What is wanted is an exact restatement of the lines from the one with "bpy.data.objects.remove(obj)" through the one with "return (*np.where(share <= 0.04045, share", both included, and of no other lines.

Entries taken from a collection

* Start *

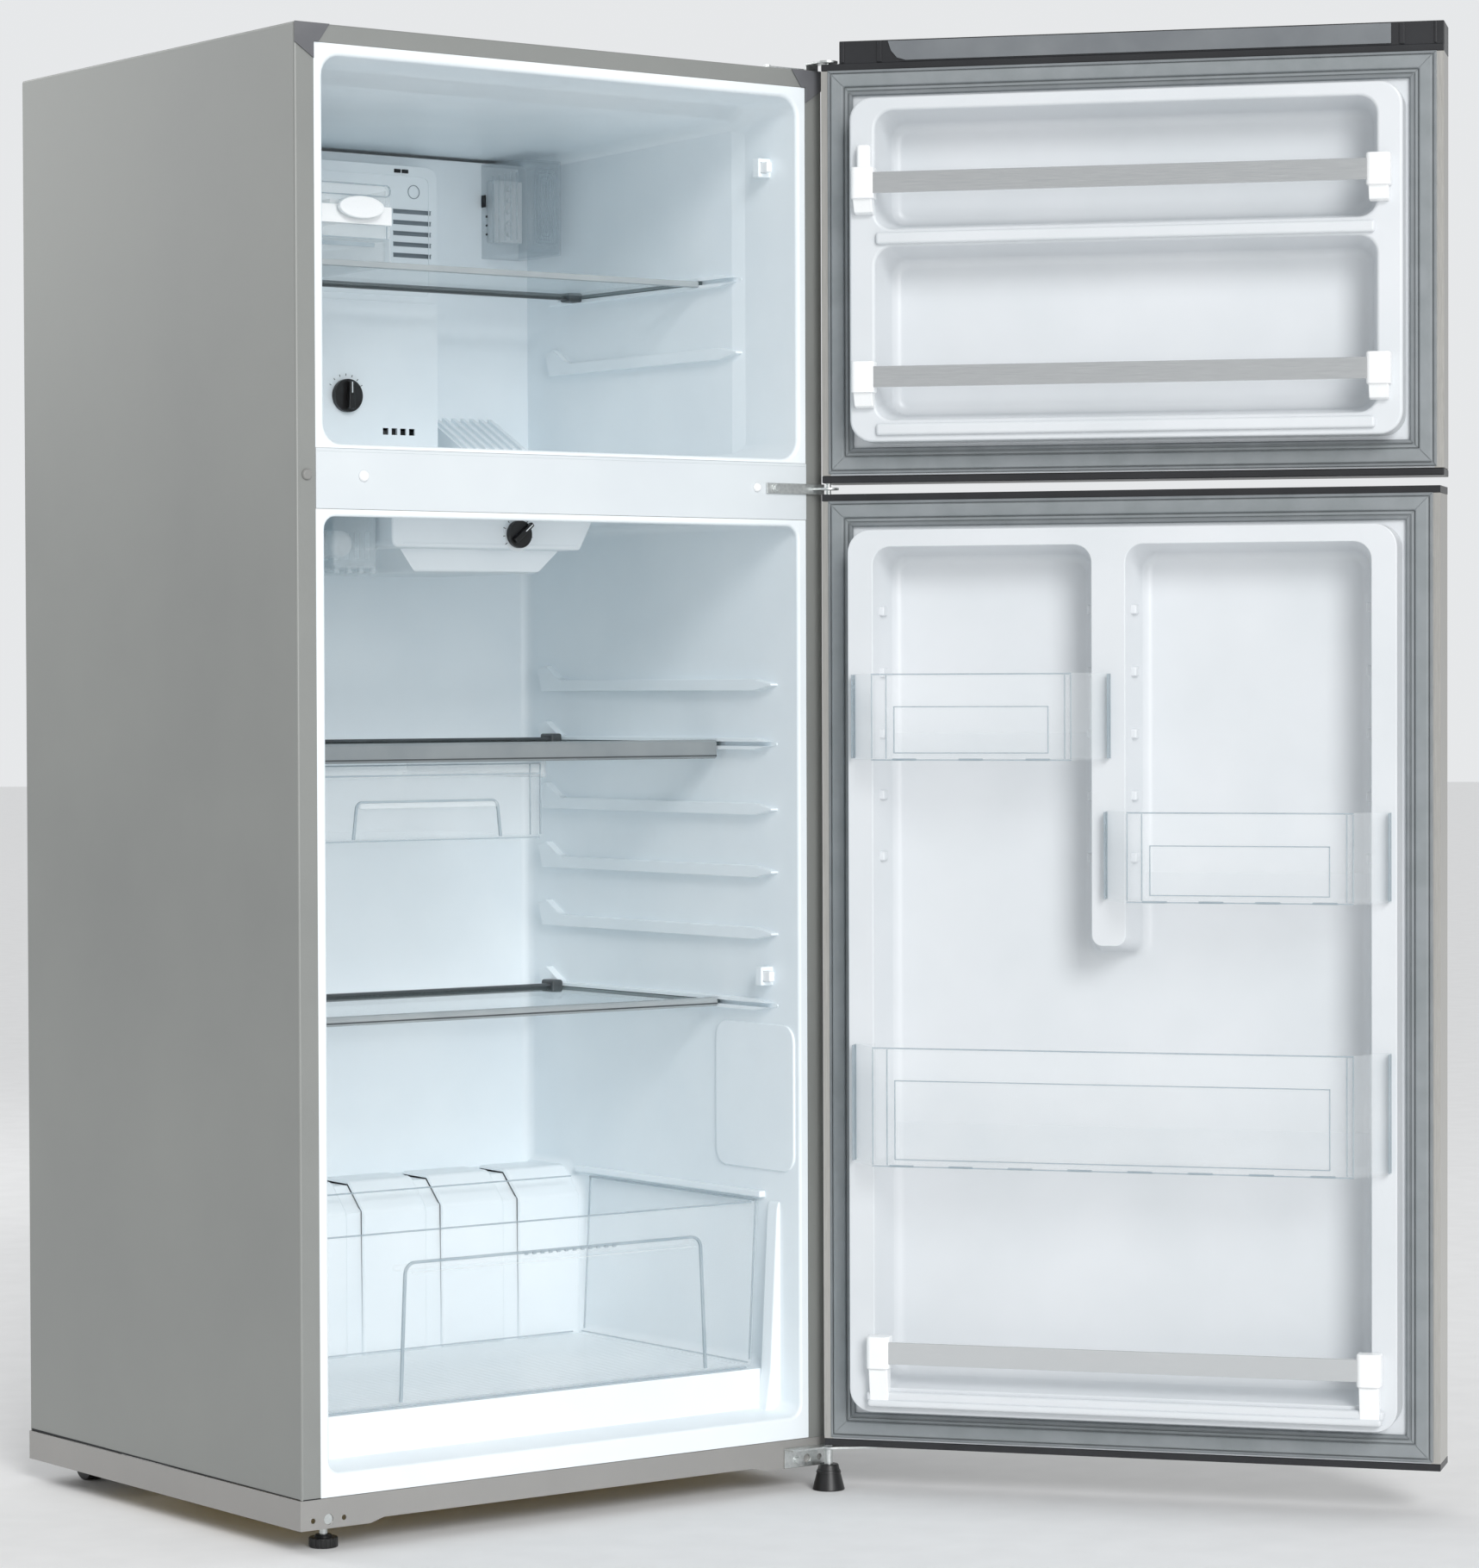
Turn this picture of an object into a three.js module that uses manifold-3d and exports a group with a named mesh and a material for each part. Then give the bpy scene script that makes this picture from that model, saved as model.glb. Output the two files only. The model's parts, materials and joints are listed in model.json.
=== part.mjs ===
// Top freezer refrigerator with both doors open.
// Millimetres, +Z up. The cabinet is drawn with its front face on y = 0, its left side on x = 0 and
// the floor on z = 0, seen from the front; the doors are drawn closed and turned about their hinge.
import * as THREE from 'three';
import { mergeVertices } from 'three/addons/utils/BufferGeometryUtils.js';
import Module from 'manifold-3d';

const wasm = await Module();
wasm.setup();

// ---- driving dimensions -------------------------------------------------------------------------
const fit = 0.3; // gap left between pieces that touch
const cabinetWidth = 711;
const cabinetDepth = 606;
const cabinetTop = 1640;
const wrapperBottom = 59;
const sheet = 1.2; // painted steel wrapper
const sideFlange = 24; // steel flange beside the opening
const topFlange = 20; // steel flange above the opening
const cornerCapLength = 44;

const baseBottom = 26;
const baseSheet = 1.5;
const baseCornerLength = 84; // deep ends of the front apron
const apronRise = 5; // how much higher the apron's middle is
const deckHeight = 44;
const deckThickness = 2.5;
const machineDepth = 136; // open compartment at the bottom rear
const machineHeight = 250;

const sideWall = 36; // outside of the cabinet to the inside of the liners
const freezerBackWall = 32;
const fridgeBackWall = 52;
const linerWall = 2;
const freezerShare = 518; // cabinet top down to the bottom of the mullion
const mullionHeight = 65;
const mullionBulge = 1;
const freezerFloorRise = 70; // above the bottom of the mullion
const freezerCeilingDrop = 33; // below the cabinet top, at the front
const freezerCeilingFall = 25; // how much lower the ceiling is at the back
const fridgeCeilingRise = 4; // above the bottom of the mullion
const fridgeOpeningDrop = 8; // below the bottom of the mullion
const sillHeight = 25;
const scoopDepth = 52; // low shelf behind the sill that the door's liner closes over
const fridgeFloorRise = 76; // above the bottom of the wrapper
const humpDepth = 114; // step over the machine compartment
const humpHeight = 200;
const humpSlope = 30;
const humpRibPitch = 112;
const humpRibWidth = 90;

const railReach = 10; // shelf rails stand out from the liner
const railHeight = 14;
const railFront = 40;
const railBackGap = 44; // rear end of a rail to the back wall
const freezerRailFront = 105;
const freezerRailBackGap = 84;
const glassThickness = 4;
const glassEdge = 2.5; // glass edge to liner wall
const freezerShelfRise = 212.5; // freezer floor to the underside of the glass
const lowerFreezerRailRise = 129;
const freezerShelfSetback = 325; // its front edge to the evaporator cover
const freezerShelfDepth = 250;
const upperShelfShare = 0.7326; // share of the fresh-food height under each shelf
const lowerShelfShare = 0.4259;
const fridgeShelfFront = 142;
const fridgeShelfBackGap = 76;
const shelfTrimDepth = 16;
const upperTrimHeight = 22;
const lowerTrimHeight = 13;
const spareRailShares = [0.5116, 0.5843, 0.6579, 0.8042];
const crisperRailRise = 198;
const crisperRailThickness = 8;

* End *
* Start *

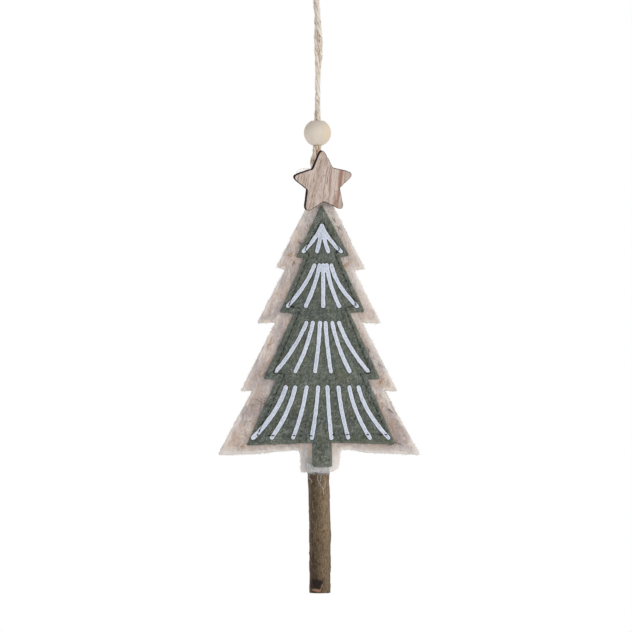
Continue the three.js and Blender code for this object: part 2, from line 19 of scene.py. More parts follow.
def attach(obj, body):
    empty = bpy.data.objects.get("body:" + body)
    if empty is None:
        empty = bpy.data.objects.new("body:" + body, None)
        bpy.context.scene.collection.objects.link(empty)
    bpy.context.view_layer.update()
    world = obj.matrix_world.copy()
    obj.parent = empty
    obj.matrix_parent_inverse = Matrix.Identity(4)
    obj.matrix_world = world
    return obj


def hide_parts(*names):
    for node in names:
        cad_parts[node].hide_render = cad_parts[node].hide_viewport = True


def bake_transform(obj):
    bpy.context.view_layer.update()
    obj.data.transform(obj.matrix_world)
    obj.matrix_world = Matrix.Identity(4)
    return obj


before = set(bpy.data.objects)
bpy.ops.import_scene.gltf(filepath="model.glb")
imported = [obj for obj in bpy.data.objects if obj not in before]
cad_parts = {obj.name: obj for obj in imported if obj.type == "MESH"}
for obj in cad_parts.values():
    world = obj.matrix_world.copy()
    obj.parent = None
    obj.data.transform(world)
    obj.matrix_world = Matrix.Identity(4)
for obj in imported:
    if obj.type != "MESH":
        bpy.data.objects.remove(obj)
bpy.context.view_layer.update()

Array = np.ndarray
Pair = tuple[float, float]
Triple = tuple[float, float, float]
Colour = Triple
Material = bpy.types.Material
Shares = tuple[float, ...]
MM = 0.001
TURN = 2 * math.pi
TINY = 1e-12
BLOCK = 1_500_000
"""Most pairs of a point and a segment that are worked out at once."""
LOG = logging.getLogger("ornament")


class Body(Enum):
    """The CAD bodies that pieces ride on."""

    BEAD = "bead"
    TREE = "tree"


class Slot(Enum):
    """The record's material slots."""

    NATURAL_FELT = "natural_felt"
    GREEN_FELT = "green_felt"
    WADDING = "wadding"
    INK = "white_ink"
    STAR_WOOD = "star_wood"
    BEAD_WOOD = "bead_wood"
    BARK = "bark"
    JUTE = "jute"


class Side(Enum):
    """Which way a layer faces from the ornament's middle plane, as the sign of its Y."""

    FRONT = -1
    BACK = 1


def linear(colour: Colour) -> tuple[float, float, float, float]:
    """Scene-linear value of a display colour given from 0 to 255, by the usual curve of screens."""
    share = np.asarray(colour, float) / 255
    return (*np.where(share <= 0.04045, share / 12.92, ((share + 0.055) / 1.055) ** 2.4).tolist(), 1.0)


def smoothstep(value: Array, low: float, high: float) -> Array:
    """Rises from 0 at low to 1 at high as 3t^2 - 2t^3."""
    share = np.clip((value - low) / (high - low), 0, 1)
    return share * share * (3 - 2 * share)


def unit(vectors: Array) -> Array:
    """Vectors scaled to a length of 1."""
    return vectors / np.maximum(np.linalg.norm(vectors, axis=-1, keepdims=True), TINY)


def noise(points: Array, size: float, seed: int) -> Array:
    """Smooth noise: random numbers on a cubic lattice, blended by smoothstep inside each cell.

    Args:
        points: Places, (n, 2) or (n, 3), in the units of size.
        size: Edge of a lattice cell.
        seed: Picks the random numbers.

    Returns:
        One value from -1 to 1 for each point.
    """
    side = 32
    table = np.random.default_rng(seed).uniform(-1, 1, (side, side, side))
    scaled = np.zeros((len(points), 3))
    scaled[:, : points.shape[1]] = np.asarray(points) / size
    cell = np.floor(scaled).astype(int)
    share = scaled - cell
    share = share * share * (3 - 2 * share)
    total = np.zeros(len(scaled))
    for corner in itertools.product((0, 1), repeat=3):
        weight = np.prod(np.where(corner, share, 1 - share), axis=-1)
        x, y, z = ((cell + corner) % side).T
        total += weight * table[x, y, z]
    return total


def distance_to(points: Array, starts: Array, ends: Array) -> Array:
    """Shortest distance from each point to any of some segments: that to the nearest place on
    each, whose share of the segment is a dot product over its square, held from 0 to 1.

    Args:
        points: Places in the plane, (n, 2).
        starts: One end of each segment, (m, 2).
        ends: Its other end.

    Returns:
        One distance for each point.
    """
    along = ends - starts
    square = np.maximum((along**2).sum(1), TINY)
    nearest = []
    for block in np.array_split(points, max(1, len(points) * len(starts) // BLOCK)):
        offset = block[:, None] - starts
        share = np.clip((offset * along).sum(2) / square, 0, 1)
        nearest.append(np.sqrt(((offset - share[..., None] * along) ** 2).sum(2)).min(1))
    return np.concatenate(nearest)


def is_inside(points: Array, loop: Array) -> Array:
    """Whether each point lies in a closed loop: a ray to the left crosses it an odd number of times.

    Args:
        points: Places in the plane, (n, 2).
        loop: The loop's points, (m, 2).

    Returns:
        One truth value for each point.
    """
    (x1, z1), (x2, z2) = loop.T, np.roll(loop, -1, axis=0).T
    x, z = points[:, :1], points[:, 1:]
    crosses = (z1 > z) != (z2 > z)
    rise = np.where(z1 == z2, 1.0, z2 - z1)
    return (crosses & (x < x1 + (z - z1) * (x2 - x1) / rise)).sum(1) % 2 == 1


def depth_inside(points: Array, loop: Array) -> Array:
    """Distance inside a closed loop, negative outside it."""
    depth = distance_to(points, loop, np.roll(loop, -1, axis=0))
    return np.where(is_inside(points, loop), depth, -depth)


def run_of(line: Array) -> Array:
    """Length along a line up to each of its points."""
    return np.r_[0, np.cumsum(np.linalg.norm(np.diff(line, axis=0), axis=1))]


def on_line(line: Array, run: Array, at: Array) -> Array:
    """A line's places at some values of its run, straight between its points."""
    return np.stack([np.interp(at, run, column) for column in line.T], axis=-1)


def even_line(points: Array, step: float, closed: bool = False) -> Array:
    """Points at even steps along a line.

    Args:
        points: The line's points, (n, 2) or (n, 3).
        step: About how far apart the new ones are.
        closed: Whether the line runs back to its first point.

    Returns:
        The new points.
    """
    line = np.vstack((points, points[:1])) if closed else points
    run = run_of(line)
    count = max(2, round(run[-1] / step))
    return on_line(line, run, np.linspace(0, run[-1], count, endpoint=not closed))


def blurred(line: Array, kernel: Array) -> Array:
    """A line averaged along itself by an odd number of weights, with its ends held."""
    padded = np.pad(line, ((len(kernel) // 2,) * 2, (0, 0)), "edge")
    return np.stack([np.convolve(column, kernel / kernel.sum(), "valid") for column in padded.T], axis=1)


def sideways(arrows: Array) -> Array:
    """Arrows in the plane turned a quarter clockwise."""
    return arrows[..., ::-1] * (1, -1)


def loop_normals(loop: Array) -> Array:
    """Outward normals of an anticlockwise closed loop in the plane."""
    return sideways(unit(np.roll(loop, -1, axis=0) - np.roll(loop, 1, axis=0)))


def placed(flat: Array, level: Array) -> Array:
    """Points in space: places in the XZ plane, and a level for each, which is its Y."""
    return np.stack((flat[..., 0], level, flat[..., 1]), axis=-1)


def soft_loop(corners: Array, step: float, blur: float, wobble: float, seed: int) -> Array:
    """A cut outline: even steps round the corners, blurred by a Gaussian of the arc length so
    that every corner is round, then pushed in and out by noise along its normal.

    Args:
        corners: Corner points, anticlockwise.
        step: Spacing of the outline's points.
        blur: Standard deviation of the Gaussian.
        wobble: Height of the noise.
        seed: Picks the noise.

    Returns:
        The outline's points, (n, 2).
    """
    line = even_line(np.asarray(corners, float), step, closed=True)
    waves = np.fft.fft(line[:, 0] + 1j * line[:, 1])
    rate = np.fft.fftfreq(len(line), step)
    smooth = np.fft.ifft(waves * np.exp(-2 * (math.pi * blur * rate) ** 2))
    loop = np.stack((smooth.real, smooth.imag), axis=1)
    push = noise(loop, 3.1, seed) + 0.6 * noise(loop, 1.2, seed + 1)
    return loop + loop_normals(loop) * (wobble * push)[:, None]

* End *

- _Written solution_
        bpy.data.objects.remove(obj)
bpy.context.view_layer.update()

Array = np.ndarray
Pair = tuple[float, float]
Triple = tuple[float, float, float]
Colour = Triple
Material = bpy.types.Material
Shares = tuple[float, ...]
MM = 0.001
TURN = 2 * math.pi
TINY = 1e-12
BLOCK = 1_500_000
"""Most pairs of a point and a segment that are worked out at once."""
LOG = logging.getLogger("ornament")


class Body(Enum):
    """The CAD bodies that pieces ride on."""

    BEAD = "bead"
    TREE = "tree"


class Slot(Enum):
    """The record's material slots."""

    NATURAL_FELT = "natural_felt"
    GREEN_FELT = "green_felt"
    WADDING = "wadding"
    INK = "white_ink"
    STAR_WOOD = "star_wood"
    BEAD_WOOD = "bead_wood"
    BARK = "bark"
    JUTE = "jute"


class Side(Enum):
    """Which way a layer faces from the ornament's middle plane, as the sign of its Y."""

    FRONT = -1
    BACK = 1


def linear(colour: Colour) -> tuple[float, float, float, float]:
    """Scene-linear value of a display colour given from 0 to 255, by the usual curve of screens."""
    share = np.asarray(colour, float) / 255
    return (*np.where(share <= 0.04045, share / 12.92, ((share + 0.055) / 1.055) ** 2.4).tolist(), 1.0)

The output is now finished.